Hunting The Boojum

The Youth Revolution

During the middle and late 1960s events around the world had taken a sudden surprising turn and teenagers in general and university students in particular were behaving in ways that resembled medieval revitalisation movements. These remarkable cultural phenomena could alter reality for large numbers of people. I was teaching and researching this very topic at the time together with researching for a PhD in creative expression and cultural values. This was my chance to come out of the trenches. Realising that cultural phenomena usually reached the Antipodes a year or two later than Europe and North America I prepared to surf the tsunami of hysterical self confidence that was approaching our shores. I based my approach on a synthesis of Logic, Love and Levity and took the unusual step of founding a reform movement that I called Action for Love and Freedom or ALF and anchored it securely on the university as a Community of Scholars.

 

The Fun Revolution

My academic training in Psychology and Sociology helped me to analyse what was happening and to keep a cool head. My sunny disposition, which followed a happy non-dogmatic Christian childhood, had even survived compulsory secular education due to frequent changes of school following evacuation in war-time England. I was more attracted by Hippie sentiments of love and conservation of the environment than by neurotic hatred of “the system” etc. of the rising Student Power movement. Levity or playfulness is I believe a characteristic of Anglo-Saxon culture in particular, though the Czechs seem very similar. Raised on a diet of ITMA and The Goon Show on the radio, and with a love of Chaucer, Rabelais, Cervantes, Capek’s Good Soldier Schweik, and with respectable theoretical underpinning from Huizinga’s Homo Ludens I started the Fun Revolution.

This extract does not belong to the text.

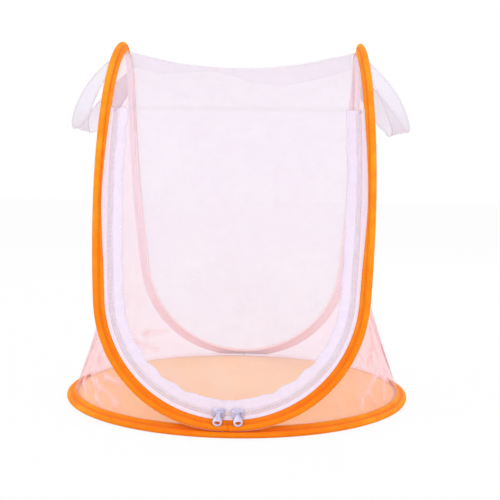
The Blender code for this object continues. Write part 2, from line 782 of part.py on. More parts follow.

Logic and Love were in the wings but Levity was centre stage.

 

This is not the place to give even a brief account of what happened during the Fun Revolution at the University of NSW between 1967 and 1969. Suffice to say that it included my being dismissed from my teaching fellowship without consultation or appeal by my humourless Marxist head of department. He had been recruited from the ranks of Political Science and like many politically motivated intellectuals was probably baffled by my sociological and psychological sophistication. Subsequently however I was rescued by being appointed as official university Wizard by the Vice Chancellor and Student Administration. This ‘liminal’ role gave me many more opportunities to “revitalise” the campus.